### GIVEN MATERIAL
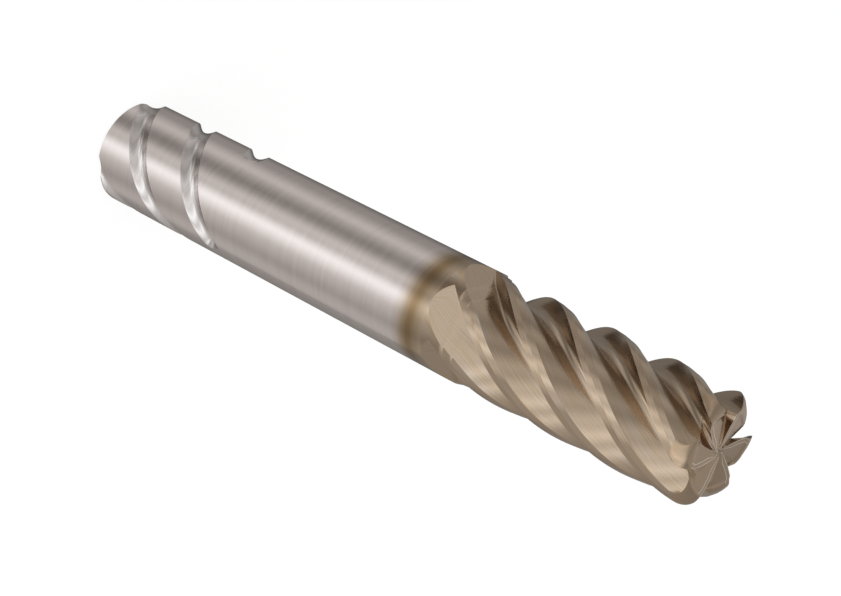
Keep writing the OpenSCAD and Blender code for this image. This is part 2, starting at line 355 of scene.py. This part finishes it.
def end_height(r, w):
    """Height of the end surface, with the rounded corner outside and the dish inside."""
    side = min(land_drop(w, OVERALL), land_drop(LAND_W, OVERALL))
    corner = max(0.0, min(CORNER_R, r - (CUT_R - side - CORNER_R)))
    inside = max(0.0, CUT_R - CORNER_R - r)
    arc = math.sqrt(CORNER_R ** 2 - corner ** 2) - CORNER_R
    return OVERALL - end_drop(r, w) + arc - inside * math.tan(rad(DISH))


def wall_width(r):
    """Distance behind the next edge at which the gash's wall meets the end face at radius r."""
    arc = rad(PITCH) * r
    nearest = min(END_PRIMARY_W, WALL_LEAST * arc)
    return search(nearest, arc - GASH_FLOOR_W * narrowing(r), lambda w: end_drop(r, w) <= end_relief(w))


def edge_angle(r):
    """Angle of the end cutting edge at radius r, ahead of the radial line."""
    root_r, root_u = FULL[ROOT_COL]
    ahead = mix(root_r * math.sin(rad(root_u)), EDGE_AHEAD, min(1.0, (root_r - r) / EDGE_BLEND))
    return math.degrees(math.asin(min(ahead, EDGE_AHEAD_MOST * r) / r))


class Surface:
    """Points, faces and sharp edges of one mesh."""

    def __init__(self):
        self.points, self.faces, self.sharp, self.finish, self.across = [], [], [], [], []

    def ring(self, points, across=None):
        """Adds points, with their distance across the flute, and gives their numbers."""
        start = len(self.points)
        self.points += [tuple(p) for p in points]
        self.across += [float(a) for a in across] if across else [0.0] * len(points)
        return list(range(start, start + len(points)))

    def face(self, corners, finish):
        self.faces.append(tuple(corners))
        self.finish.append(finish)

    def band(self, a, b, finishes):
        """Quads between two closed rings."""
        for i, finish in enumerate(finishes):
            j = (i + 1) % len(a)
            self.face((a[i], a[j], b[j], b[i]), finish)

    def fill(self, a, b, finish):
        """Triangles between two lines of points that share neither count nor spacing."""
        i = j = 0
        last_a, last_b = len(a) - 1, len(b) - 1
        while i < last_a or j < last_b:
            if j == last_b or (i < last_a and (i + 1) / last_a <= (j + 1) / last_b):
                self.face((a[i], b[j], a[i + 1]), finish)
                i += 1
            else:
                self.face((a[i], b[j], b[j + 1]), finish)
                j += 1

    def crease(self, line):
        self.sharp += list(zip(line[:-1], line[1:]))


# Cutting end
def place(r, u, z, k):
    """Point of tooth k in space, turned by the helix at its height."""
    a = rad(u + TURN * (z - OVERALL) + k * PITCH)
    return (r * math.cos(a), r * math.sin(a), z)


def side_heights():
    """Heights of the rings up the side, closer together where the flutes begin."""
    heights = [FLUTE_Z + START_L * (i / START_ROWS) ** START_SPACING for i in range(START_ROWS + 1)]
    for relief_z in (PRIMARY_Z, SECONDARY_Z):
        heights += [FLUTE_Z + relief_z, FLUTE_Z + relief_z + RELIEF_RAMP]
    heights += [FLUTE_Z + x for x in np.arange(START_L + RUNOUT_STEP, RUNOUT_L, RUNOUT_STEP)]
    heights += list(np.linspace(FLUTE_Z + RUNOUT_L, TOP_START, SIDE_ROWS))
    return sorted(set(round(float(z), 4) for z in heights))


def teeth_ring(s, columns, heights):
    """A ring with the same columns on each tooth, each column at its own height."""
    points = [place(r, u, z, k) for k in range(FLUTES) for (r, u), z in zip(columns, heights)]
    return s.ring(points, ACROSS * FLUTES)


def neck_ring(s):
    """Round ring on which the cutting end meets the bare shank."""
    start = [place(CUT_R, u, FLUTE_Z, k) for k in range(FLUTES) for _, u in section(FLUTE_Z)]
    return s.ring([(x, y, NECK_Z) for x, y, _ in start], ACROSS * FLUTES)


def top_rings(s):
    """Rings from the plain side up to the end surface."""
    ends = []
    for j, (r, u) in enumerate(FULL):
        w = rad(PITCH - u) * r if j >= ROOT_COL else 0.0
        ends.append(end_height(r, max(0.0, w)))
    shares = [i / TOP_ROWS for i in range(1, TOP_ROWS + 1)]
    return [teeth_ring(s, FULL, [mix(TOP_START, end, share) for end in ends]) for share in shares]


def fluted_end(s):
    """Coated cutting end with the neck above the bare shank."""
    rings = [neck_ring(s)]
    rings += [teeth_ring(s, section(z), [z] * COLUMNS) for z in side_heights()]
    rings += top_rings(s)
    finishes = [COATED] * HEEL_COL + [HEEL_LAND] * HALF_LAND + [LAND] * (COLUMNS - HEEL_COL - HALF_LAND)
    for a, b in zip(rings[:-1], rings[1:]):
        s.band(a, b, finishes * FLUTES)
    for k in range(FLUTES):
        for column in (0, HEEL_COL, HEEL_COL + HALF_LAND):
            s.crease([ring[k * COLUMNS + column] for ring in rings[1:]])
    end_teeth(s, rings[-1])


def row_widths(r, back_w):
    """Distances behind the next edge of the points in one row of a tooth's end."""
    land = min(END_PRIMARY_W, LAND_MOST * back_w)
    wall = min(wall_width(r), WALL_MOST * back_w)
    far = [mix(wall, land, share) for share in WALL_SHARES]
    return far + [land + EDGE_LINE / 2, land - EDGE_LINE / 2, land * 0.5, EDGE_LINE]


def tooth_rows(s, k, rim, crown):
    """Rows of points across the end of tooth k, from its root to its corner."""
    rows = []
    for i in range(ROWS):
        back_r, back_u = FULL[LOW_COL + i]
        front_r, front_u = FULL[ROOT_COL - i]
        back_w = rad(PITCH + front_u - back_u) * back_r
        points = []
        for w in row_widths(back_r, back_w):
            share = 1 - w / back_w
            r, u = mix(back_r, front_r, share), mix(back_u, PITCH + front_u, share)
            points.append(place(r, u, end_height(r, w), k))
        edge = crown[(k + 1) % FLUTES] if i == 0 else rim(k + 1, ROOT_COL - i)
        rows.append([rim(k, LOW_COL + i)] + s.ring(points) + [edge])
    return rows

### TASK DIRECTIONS
Reproduce the material exactly, with every line intact.

### COMPLETE OUTPUT
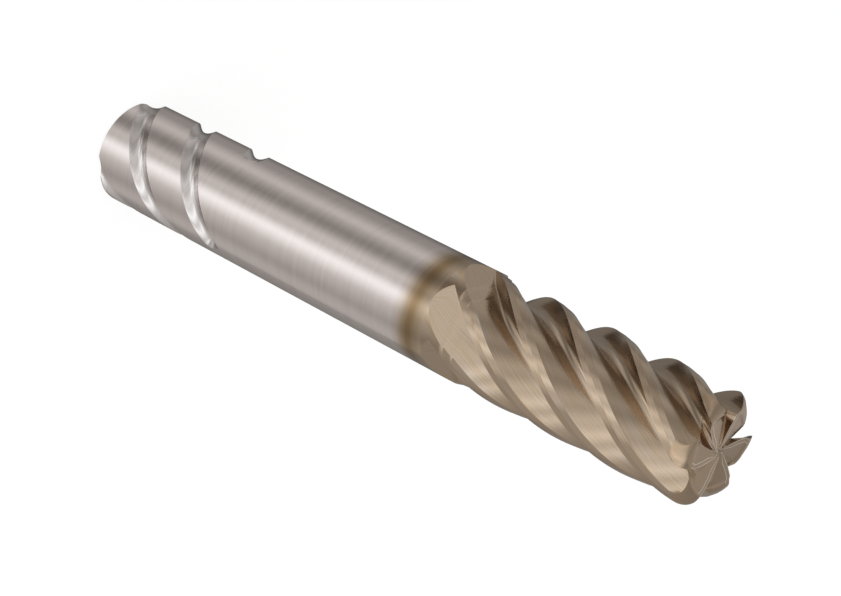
Keep writing the OpenSCAD and Blender code for this image. This is part 2, starting at line 355 of scene.py. This part finishes it.
def end_height(r, w):
    """Height of the end surface, with the rounded corner outside and the dish inside."""
    side = min(land_drop(w, OVERALL), land_drop(LAND_W, OVERALL))
    corner = max(0.0, min(CORNER_R, r - (CUT_R - side - CORNER_R)))
    inside = max(0.0, CUT_R - CORNER_R - r)
    arc = math.sqrt(CORNER_R ** 2 - corner ** 2) - CORNER_R
    return OVERALL - end_drop(r, w) + arc - inside * math.tan(rad(DISH))


def wall_width(r):
    """Distance behind the next edge at which the gash's wall meets the end face at radius r."""
    arc = rad(PITCH) * r
    nearest = min(END_PRIMARY_W, WALL_LEAST * arc)
    return search(nearest, arc - GASH_FLOOR_W * narrowing(r), lambda w: end_drop(r, w) <= end_relief(w))


def edge_angle(r):
    """Angle of the end cutting edge at radius r, ahead of the radial line."""
    root_r, root_u = FULL[ROOT_COL]
    ahead = mix(root_r * math.sin(rad(root_u)), EDGE_AHEAD, min(1.0, (root_r - r) / EDGE_BLEND))
    return math.degrees(math.asin(min(ahead, EDGE_AHEAD_MOST * r) / r))


class Surface:
    """Points, faces and sharp edges of one mesh."""

    def __init__(self):
        self.points, self.faces, self.sharp, self.finish, self.across = [], [], [], [], []

    def ring(self, points, across=None):
        """Adds points, with their distance across the flute, and gives their numbers."""
        start = len(self.points)
        self.points += [tuple(p) for p in points]
        self.across += [float(a) for a in across] if across else [0.0] * len(points)
        return list(range(start, start + len(points)))

    def face(self, corners, finish):
        self.faces.append(tuple(corners))
        self.finish.append(finish)

    def band(self, a, b, finishes):
        """Quads between two closed rings."""
        for i, finish in enumerate(finishes):
            j = (i + 1) % len(a)
            self.face((a[i], a[j], b[j], b[i]), finish)

    def fill(self, a, b, finish):
        """Triangles between two lines of points that share neither count nor spacing."""
        i = j = 0
        last_a, last_b = len(a) - 1, len(b) - 1
        while i < last_a or j < last_b:
            if j == last_b or (i < last_a and (i + 1) / last_a <= (j + 1) / last_b):
                self.face((a[i], b[j], a[i + 1]), finish)
                i += 1
            else:
                self.face((a[i], b[j], b[j + 1]), finish)
                j += 1

    def crease(self, line):
        self.sharp += list(zip(line[:-1], line[1:]))


# Cutting end
def place(r, u, z, k):
    """Point of tooth k in space, turned by the helix at its height."""
    a = rad(u + TURN * (z - OVERALL) + k * PITCH)
    return (r * math.cos(a), r * math.sin(a), z)


def side_heights():
    """Heights of the rings up the side, closer together where the flutes begin."""
    heights = [FLUTE_Z + START_L * (i / START_ROWS) ** START_SPACING for i in range(START_ROWS + 1)]
    for relief_z in (PRIMARY_Z, SECONDARY_Z):
        heights += [FLUTE_Z + relief_z, FLUTE_Z + relief_z + RELIEF_RAMP]
    heights += [FLUTE_Z + x for x in np.arange(START_L + RUNOUT_STEP, RUNOUT_L, RUNOUT_STEP)]
    heights += list(np.linspace(FLUTE_Z + RUNOUT_L, TOP_START, SIDE_ROWS))
    return sorted(set(round(float(z), 4) for z in heights))


def teeth_ring(s, columns, heights):
    """A ring with the same columns on each tooth, each column at its own height."""
    points = [place(r, u, z, k) for k in range(FLUTES) for (r, u), z in zip(columns, heights)]
    return s.ring(points, ACROSS * FLUTES)


def neck_ring(s):
    """Round ring on which the cutting end meets the bare shank."""
    start = [place(CUT_R, u, FLUTE_Z, k) for k in range(FLUTES) for _, u in section(FLUTE_Z)]
    return s.ring([(x, y, NECK_Z) for x, y, _ in start], ACROSS * FLUTES)


def top_rings(s):
    """Rings from the plain side up to the end surface."""
    ends = []
    for j, (r, u) in enumerate(FULL):
        w = rad(PITCH - u) * r if j >= ROOT_COL else 0.0
        ends.append(end_height(r, max(0.0, w)))
    shares = [i / TOP_ROWS for i in range(1, TOP_ROWS + 1)]
    return [teeth_ring(s, FULL, [mix(TOP_START, end, share) for end in ends]) for share in shares]


def fluted_end(s):
    """Coated cutting end with the neck above the bare shank."""
    rings = [neck_ring(s)]
    rings += [teeth_ring(s, section(z), [z] * COLUMNS) for z in side_heights()]
    rings += top_rings(s)
    finishes = [COATED] * HEEL_COL + [HEEL_LAND] * HALF_LAND + [LAND] * (COLUMNS - HEEL_COL - HALF_LAND)
    for a, b in zip(rings[:-1], rings[1:]):
        s.band(a, b, finishes * FLUTES)
    for k in range(FLUTES):
        for column in (0, HEEL_COL, HEEL_COL + HALF_LAND):
            s.crease([ring[k * COLUMNS + column] for ring in rings[1:]])
    end_teeth(s, rings[-1])


def row_widths(r, back_w):
    """Distances behind the next edge of the points in one row of a tooth's end."""
    land = min(END_PRIMARY_W, LAND_MOST * back_w)
    wall = min(wall_width(r), WALL_MOST * back_w)
    far = [mix(wall, land, share) for share in WALL_SHARES]
    return far + [land + EDGE_LINE / 2, land - EDGE_LINE / 2, land * 0.5, EDGE_LINE]


def tooth_rows(s, k, rim, crown):
    """Rows of points across the end of tooth k, from its root to its corner."""
    rows = []
    for i in range(ROWS):
        back_r, back_u = FULL[LOW_COL + i]
        front_r, front_u = FULL[ROOT_COL - i]
        back_w = rad(PITCH + front_u - back_u) * back_r
        points = []
        for w in row_widths(back_r, back_w):
            share = 1 - w / back_w
            r, u = mix(back_r, front_r, share), mix(back_u, PITCH + front_u, share)
            points.append(place(r, u, end_height(r, w), k))
        edge = crown[(k + 1) % FLUTES] if i == 0 else rim(k + 1, ROOT_COL - i)
        rows.append([rim(k, LOW_COL + i)] + s.ring(points) + [edge])
    return rows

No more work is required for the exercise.